Glucose as the Base Unit
Starch's consistent 2:1 H:O ratio stems from its glucose building blocks. Since glucose itself has this ratio (12:6), and the process of polymerization removes H and O atoms in a 2:1 proportion, the overall ratio is preserved in the final polymer structure.
Dehydration and Hydrolysis
The synthesis of starch involves the removal of water (dehydration), while its digestion involves the addition of water (hydrolysis). This dynamic process directly relates to the underlying atomic ratios, where water is added or removed to break or form glycosidic bonds.
Distinct Molecular Roles
The shared ratio does not imply similar functions. Water's small size and polarity make it a powerful solvent, while starch's long, helical structure makes it a highly efficient and compact energy storage unit.

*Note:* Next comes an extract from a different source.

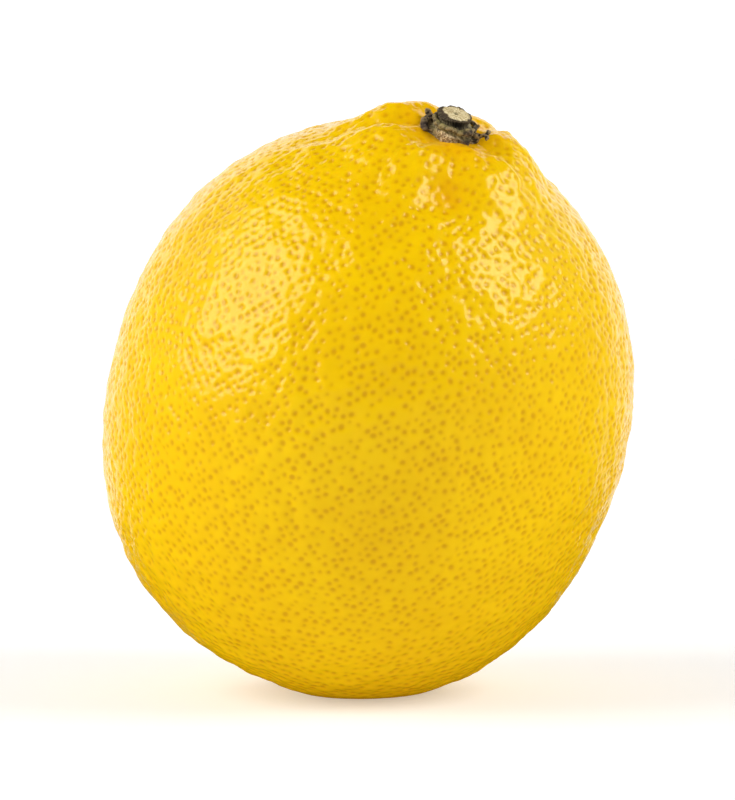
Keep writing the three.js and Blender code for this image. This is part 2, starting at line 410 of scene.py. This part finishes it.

The Importance of Structure
The identical atomic ratio is a neat chemical observation, but the arrangement of those atoms into complex polymers versus simple molecules is the key factor that determines their unique chemical and physical properties.
Conclusion
The comparison of the hydrogen-to-oxygen ratio in starch and water reveals a fascinating chemical parallel: both share a 2:1 ratio of these atoms. However, this superficial similarity masks profound differences in their molecular structure, size, and function. Water's simple $H_2O$ formula defines its role as a solvent and a medium for life, while starch's complex polymeric structure, derived from glucose units via a dehydration reaction, makes it an ideal energy storage molecule. The shared ratio is a defining feature of the carbohydrate family, but the final, distinctive properties of each molecule are a product of their unique atomic arrangement.